Your instructions | Begin at the line that contains "otherwise left out.", stop after the line that contains "cad_parts[node].hide_render = cad_parts[node].hide_viewport", and reproduce only that span, unaltered.

----------

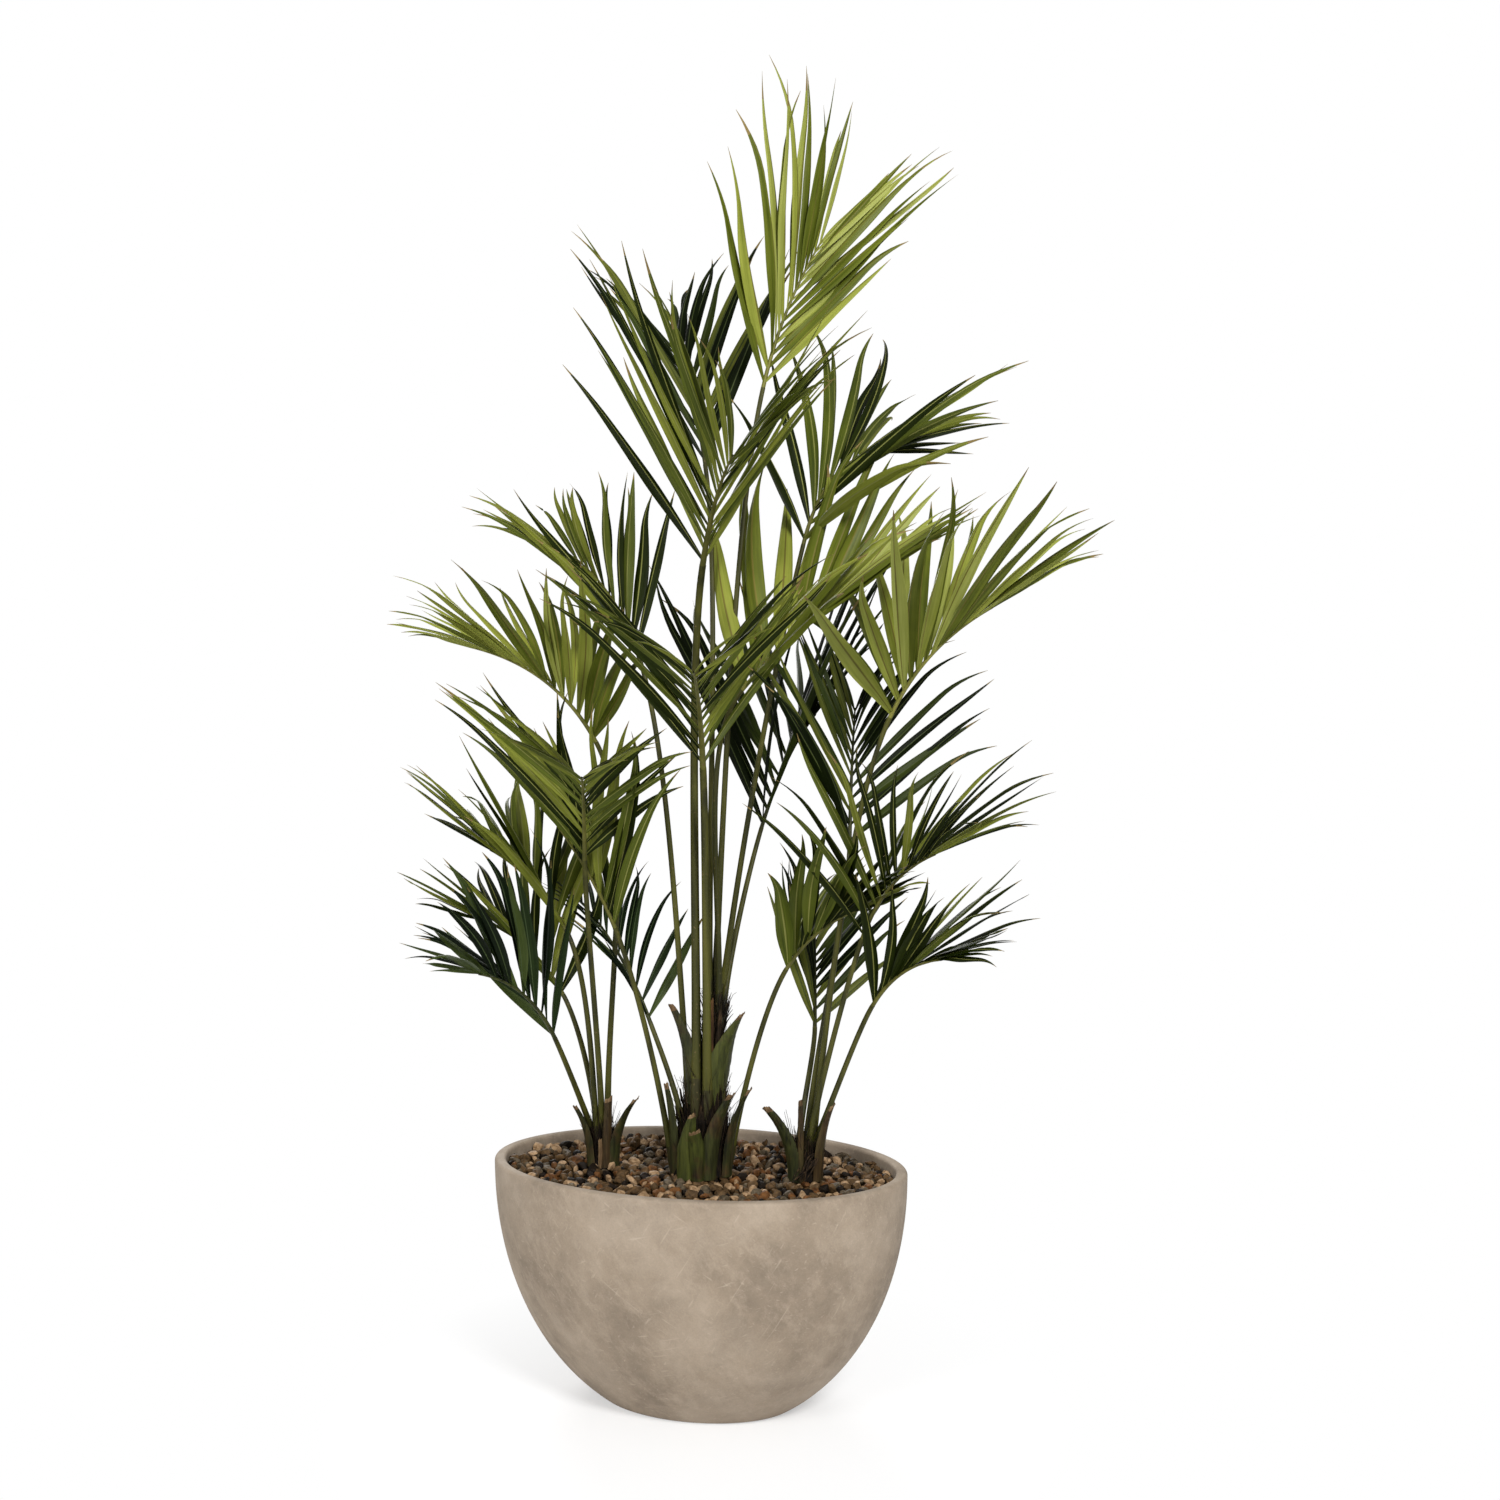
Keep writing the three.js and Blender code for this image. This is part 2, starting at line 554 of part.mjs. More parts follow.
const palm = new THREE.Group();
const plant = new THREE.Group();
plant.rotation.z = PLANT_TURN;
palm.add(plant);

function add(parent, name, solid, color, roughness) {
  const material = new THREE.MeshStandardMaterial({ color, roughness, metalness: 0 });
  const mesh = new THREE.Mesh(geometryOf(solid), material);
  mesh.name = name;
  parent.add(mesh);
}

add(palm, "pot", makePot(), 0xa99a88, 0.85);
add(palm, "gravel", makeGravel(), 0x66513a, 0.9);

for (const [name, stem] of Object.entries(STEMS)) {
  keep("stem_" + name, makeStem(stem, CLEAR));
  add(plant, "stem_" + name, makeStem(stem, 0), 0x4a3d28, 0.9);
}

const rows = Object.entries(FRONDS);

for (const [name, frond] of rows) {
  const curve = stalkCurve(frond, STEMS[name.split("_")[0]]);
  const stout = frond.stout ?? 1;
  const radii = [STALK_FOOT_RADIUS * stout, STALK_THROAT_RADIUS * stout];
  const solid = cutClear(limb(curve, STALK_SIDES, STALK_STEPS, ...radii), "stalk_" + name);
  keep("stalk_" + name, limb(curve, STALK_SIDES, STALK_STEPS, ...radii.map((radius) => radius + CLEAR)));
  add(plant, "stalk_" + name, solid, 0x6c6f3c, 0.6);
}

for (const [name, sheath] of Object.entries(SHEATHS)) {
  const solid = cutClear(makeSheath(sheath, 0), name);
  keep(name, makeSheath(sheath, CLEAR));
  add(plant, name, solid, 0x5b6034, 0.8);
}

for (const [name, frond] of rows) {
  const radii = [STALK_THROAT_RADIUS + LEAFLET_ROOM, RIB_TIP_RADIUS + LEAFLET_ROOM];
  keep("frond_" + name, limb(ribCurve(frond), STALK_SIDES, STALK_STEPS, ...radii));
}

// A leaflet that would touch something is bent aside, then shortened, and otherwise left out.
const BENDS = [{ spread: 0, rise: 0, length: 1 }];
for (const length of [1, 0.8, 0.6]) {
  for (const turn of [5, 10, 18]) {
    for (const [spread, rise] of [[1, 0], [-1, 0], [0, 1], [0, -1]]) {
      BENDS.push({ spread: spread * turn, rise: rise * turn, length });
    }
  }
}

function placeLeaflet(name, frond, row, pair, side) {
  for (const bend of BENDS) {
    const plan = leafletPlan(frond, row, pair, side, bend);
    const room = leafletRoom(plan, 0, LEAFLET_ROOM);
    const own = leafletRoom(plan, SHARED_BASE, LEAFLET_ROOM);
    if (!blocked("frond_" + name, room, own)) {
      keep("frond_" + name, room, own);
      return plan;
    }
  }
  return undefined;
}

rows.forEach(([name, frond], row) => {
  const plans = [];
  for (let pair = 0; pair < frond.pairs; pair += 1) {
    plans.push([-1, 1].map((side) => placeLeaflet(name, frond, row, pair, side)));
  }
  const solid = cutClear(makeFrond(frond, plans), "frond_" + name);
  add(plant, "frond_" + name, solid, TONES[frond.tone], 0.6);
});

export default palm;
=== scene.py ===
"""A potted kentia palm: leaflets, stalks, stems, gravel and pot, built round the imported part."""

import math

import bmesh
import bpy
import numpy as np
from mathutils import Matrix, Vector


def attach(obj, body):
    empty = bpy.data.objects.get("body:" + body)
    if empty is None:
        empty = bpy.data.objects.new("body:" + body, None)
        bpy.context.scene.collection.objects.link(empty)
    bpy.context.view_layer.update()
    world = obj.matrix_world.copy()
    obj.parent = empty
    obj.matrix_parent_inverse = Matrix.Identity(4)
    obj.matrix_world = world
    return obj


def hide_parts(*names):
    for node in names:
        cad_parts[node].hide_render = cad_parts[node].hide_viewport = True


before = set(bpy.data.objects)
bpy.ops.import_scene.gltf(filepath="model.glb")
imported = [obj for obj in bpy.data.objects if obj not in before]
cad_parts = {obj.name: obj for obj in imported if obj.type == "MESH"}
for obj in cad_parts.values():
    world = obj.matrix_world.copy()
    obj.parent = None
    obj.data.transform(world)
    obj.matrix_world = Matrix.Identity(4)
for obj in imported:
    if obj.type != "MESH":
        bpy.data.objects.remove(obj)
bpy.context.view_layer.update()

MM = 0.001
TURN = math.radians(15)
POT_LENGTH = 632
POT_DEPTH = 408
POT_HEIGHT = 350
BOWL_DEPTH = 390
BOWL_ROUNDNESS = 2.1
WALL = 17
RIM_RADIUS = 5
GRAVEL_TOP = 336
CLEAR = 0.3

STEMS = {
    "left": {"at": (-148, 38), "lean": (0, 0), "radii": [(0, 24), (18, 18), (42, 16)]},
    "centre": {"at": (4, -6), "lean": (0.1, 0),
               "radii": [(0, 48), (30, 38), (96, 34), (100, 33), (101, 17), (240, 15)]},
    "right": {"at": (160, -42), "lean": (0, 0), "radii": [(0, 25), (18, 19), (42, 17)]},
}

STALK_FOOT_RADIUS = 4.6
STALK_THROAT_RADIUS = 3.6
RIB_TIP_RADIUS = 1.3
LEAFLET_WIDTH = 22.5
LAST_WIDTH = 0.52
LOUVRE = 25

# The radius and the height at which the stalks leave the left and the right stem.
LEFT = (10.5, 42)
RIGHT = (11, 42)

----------

Solution below |
// A leaflet that would touch something is bent aside, then shortened, and otherwise left out.
const BENDS = [{ spread: 0, rise: 0, length: 1 }];
for (const length of [1, 0.8, 0.6]) {
  for (const turn of [5, 10, 18]) {
    for (const [spread, rise] of [[1, 0], [-1, 0], [0, 1], [0, -1]]) {
      BENDS.push({ spread: spread * turn, rise: rise * turn, length });
    }
  }
}

function placeLeaflet(name, frond, row, pair, side) {
  for (const bend of BENDS) {
    const plan = leafletPlan(frond, row, pair, side, bend);
    const room = leafletRoom(plan, 0, LEAFLET_ROOM);
    const own = leafletRoom(plan, SHARED_BASE, LEAFLET_ROOM);
    if (!blocked("frond_" + name, room, own)) {
      keep("frond_" + name, room, own);
      return plan;
    }
  }
  return undefined;
}

rows.forEach(([name, frond], row) => {
  const plans = [];
  for (let pair = 0; pair < frond.pairs; pair += 1) {
    plans.push([-1, 1].map((side) => placeLeaflet(name, frond, row, pair, side)));
  }
  const solid = cutClear(makeFrond(frond, plans), "frond_" + name);
  add(plant, "frond_" + name, solid, TONES[frond.tone], 0.6);
});

export default palm;
=== scene.py ===
"""A potted kentia palm: leaflets, stalks, stems, gravel and pot, built round the imported part."""

import math

import bmesh
import bpy
import numpy as np
from mathutils import Matrix, Vector


def attach(obj, body):
    empty = bpy.data.objects.get("body:" + body)
    if empty is None:
        empty = bpy.data.objects.new("body:" + body, None)
        bpy.context.scene.collection.objects.link(empty)
    bpy.context.view_layer.update()
    world = obj.matrix_world.copy()
    obj.parent = empty
    obj.matrix_parent_inverse = Matrix.Identity(4)
    obj.matrix_world = world
    return obj


def hide_parts(*names):
    for node in names:
        cad_parts[node].hide_render = cad_parts[node].hide_viewport = True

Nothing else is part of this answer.